Teachers union refusing to assist with 400 misconduct cases
By Yoav Gonen
September 27, 2013 | 10:59am
LINK

UFT President Michael Mulgrew

The city’s public school system has a backlog of more than 400 teacher disciplinary cases because the teachers union is refusing to help appoint hearing officers as required, a new lawsuit brought by the city charges.

The foot-dragging by the United Federation of Teachers has led to the appointment of just 19 arbitrators to oversee teacher misconduct and incompetence cases – well shy of the minimum number of 39 agreed to back in 2010, the Manhattan court papers say.

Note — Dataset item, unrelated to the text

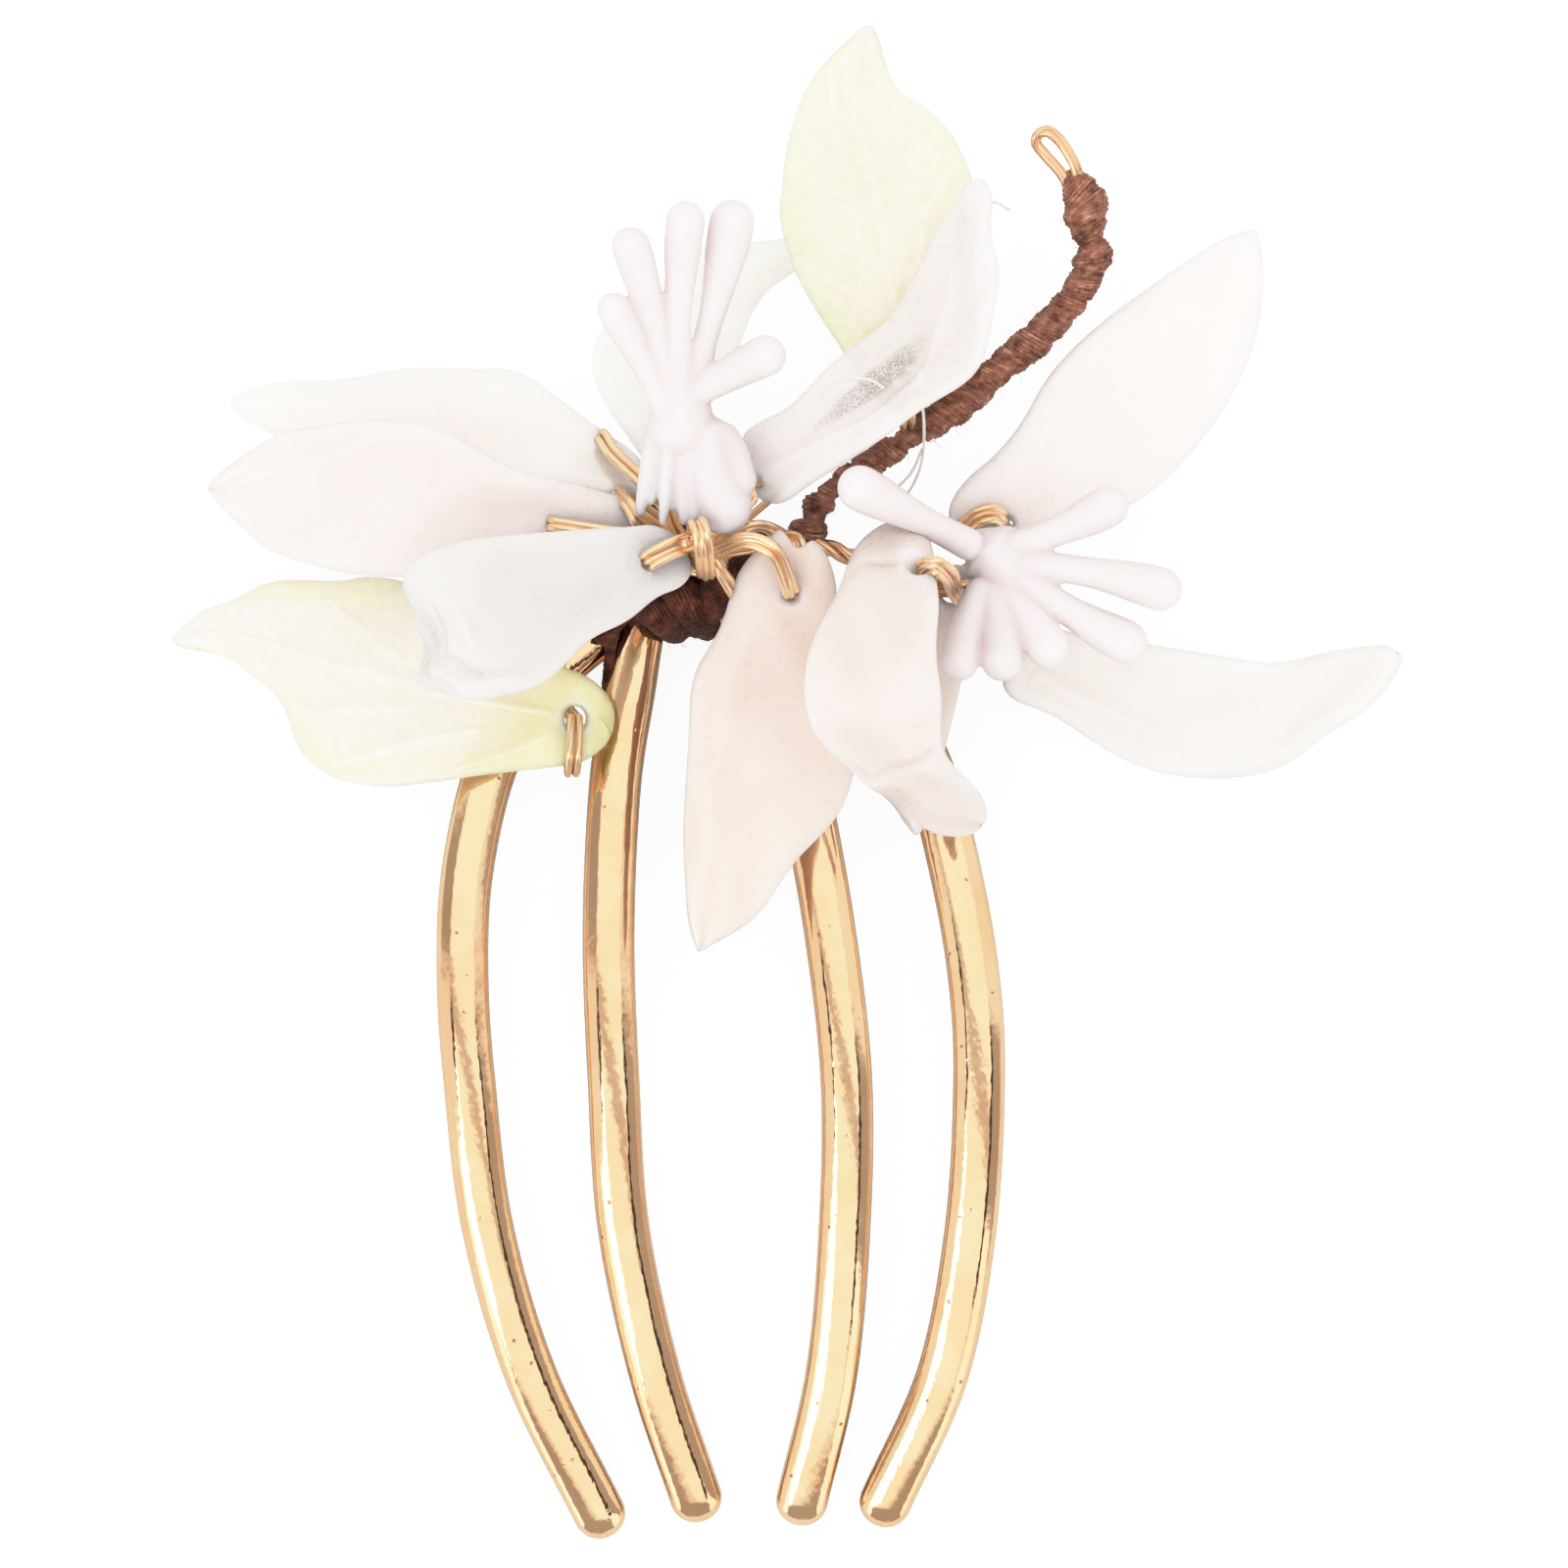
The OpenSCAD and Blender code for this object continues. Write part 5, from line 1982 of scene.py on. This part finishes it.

“Year after year they keep delaying and the backlog keeps getting bigger,” Mayor Bloomberg said on his weekly WOR radio appearance Friday. “It prevents having a fair hearing for teachers who should be cleared of any charges, it allows teachers who should not be in front of our kids through incompetence or inappropriate conduct to continue collecting a paycheck (and) the public’s paying for all of this.”

The UFT and Department of Education agreed in 2010 to jointly appoint a panel of 39 arbitrators to expedite a severe backlog in disciplinary cases.

At the time, hundreds of teachers awaiting trial were paid to do nothing in detention centers throughout the city known derisively as “rubber rooms” – because teachers said they could bounce off the walls out of boredom.

Since then, however, there were only 24 arbitrators appointed in 2011-12, 20 in 2011-12 – and currently there are only 19, according to city officials.

“They’ve shown their true colors,” fumed Bloomberg. “We’ve got a small number of teachers who are not up to the job and should not be in front of kids, and they hurt the reputation of the vast majority of the teachers who are doing a spectacular job.”

UFT President Michael Mulgrew responded by saying:

“How typical of Bloomberg. The administration mismanages the disciplinary process, and in its last days tries to blame someone else for it. It’s a shame the mayor is wasting public resources on this frivolous lawsuit, but we can all take comfort from the fact that Bloomberg will soon be only a bad memory to the people who care about schools.”